Task prompt:
Pick out the lines below that include the string "from".

(Records that describe objects)
--- begin ---

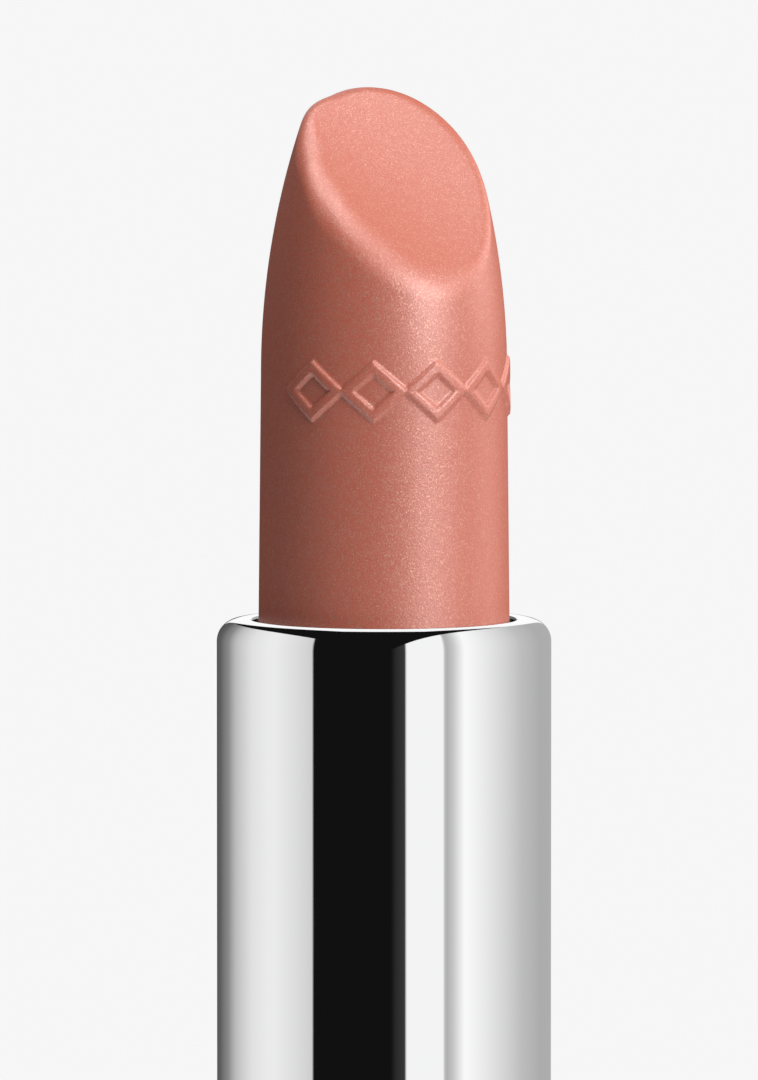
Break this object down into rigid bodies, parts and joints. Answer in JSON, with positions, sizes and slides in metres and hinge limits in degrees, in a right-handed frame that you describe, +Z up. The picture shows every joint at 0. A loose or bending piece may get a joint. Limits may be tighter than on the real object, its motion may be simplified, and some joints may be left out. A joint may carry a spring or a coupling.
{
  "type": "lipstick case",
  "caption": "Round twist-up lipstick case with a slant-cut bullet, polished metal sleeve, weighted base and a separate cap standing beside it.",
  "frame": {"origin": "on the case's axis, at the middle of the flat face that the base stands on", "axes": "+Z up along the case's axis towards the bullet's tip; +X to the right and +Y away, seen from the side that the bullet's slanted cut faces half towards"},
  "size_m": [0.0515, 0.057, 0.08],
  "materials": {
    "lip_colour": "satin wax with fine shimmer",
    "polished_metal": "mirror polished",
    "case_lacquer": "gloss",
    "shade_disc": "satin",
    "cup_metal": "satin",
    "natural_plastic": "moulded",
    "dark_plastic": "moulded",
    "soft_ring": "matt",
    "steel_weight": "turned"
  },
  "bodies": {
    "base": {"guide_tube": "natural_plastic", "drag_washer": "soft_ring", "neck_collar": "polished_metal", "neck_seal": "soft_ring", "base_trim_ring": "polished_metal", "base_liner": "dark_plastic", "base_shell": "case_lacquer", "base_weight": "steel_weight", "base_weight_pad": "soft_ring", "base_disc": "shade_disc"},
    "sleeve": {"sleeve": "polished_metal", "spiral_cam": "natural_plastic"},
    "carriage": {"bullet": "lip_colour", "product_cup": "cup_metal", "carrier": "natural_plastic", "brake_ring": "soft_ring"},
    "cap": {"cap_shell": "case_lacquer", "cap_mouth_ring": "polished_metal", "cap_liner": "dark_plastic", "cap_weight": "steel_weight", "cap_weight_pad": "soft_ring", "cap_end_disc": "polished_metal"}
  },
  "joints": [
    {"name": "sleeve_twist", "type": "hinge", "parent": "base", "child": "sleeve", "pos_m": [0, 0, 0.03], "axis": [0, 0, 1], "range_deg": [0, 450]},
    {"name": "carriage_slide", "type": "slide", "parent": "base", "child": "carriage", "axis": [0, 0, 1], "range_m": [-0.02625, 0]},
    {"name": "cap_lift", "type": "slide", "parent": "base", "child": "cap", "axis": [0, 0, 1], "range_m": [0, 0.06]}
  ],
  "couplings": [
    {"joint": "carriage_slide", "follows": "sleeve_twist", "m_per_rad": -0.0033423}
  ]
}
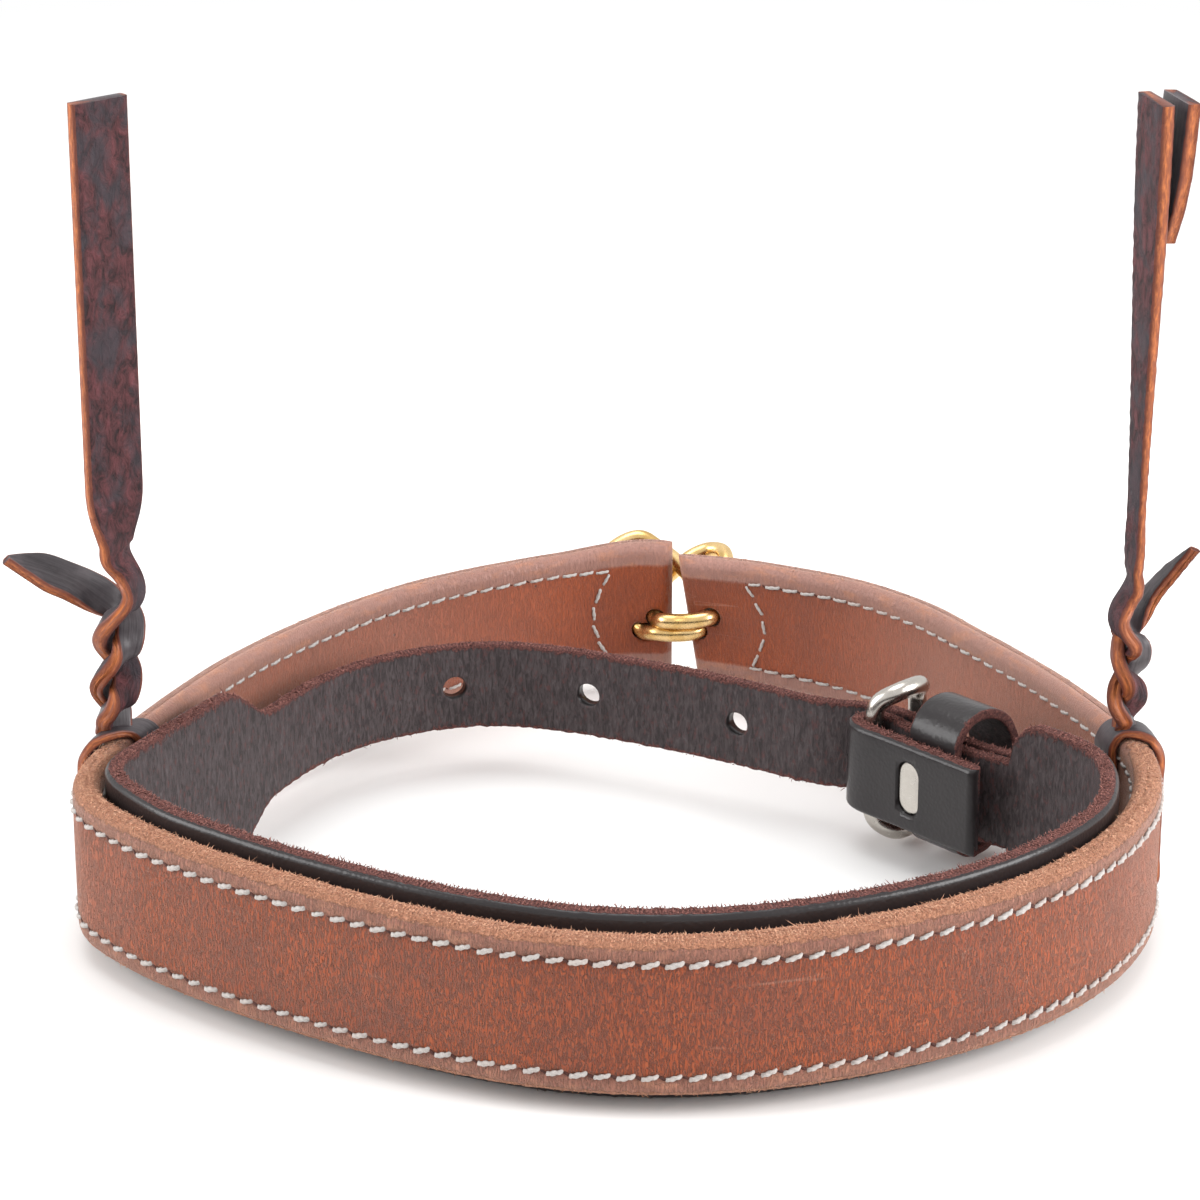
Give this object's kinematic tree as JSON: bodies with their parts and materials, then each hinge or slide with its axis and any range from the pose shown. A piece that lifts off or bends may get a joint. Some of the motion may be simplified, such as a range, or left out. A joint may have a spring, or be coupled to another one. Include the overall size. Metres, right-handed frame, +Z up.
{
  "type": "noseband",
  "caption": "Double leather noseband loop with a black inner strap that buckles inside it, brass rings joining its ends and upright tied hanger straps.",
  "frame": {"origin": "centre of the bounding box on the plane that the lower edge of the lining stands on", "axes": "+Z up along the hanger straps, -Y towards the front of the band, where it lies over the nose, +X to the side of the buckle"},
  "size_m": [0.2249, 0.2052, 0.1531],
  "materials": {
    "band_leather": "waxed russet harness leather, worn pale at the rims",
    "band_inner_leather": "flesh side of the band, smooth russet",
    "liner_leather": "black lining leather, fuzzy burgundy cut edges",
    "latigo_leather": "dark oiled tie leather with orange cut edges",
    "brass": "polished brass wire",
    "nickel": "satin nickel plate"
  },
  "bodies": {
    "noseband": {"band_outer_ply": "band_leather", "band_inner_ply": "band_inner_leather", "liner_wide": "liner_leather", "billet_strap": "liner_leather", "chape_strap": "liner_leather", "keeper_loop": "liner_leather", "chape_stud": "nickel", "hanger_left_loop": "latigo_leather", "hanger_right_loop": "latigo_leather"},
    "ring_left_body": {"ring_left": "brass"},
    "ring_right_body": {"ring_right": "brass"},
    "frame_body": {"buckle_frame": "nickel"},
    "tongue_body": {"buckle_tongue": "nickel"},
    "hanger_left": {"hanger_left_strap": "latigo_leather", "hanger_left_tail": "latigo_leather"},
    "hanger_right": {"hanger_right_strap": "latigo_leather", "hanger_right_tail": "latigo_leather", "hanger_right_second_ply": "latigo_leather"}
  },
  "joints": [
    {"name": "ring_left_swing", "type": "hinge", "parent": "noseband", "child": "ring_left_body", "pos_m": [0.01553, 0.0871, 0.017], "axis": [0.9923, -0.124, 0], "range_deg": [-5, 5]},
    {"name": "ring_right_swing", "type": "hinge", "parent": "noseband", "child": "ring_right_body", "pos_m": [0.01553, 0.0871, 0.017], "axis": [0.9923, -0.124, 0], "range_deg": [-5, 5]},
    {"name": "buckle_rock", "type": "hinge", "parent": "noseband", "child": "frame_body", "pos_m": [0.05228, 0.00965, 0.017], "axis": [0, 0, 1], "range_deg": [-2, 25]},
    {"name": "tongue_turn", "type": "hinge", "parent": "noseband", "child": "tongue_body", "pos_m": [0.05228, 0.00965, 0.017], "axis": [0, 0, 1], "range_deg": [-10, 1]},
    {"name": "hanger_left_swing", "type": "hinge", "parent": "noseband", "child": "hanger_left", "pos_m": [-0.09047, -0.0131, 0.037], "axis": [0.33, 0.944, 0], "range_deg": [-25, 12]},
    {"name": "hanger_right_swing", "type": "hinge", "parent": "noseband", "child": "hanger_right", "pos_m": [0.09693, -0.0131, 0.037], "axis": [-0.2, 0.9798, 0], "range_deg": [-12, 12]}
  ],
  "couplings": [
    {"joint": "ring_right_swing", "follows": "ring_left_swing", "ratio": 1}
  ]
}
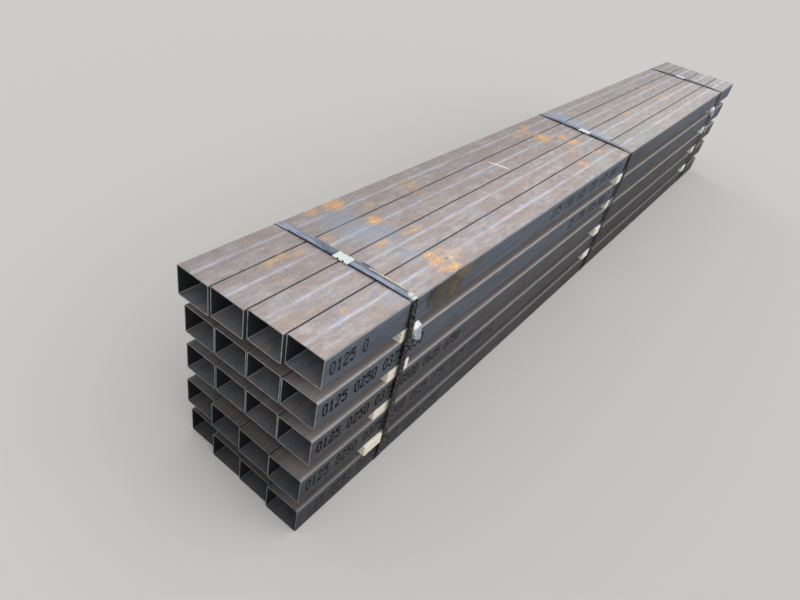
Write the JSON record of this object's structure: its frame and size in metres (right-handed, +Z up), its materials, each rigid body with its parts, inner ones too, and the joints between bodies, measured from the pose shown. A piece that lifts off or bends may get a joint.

--- end ---

Response to the task:
  "frame": {"origin": "on the case's axis, at the middle of the flat face that the base stands on", "axes": "+Z up along the case's axis towards the bullet's tip; +X to the right and +Y away, seen from the side that the bullet's slanted cut faces half towards"},
Give this object's kinematic tree as JSON: bodies with their parts and materials, then each hinge or slide with its axis and any range from the pose shown. A piece that lifts off or bends may get a joint. Some of the motion may be simplified, such as a range, or left out. A joint may have a spring, or be coupled to another one. Include the overall size. Metres, right-handed frame, +Z up.
Write the JSON record of this object's structure: its frame and size in metres (right-handed, +Z up), its materials, each rigid body with its parts, inner ones too, and the joints between bodies, measured from the pose shown. A piece that lifts off or bends may get a joint.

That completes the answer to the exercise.